The band carries on. Eight Days A Week, It's My Birthday, Helter Skelter, Chains and Drive My Car. Then they do Hey Jude and the place explodes.
I'd been writing the numbers down in the notebook I carried and when I put it back into my pocket I dislodged a scrap of rice paper. It was the warning of imminent ill fortune from the temple. So wrong! Best night I've had in Tokyo.
It's not that expensive, Ueno
I don't know why people say Tokyo is expensive. Survive Auckland prices and the world seems like a $2 shop.
You can find hotels in Ueno and Akasuka that are $100 a night for a couple. They're convenient to metro stations and fascinating in their own right. Ueno has a huge park with big art galleries and the city zoo; Akasuka has Tokyo's oldest temple. Some of them come with an all-you-can eat buffet breakfast that eliminates the need for lunch.
They aren't flash but they're always entertaining. And clean. And with Wi-Fi.
As for eating, you can go to a noodle house and get a good meal for 10 bucks. A large glass of rice wine is about five bucks. You could pay $50 for a large pizza and as much as you want for a bottle of French wine, but why would you? You can eat at an izakaya, a sort of tapas bar, noisy and friendly. They advertise with a large golden-red paper lantern hanging out front. Our Tokyo-domiciled son took us to a joint he'd sniffed out in Shinjuku, where you paid for drink by the hour.
It was a pour-your-own and he managed to get us a table next to the beer taps so we just had to reach around with our handles and fill up. Paradise. Three of us had nine handles of beer, six small flasks of sake, 15-20 yummy skewers and a big bowl of chicken drumsticks. And rice. Total came to something like $15 each. Go to a foodcourt in Auckland and sure you can get a meal for $15, but try getting a couple of trays of beer and a bottle-and-a-half of wine thrown in.
GETTING THERE Air New Zealand flies direct from Auckland to Tokyo.

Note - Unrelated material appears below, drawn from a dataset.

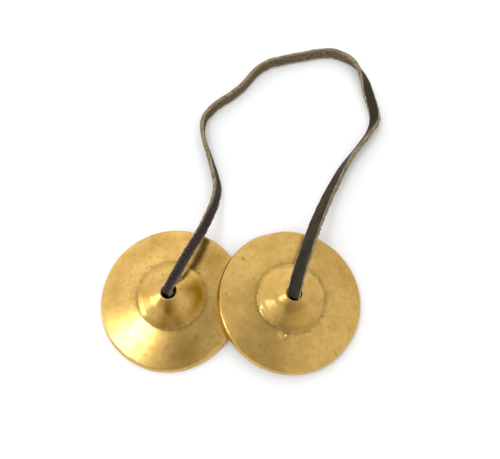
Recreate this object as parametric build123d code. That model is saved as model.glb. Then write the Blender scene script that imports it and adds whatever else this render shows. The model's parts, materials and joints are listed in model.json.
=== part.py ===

To get to Abbey Road, go to Roppongi metro station. Use your Pasmo card, which is like a Hop card, to travel on the metro. You buy it for a returnable deposit of 500 yen (about $6) and load it up with, say, 1000 yen. You emerge from the metro at a big intersection and you'll see a signpost in English, National Art Centre. Face the way the sign directs and take the second lane on the right. Best to book.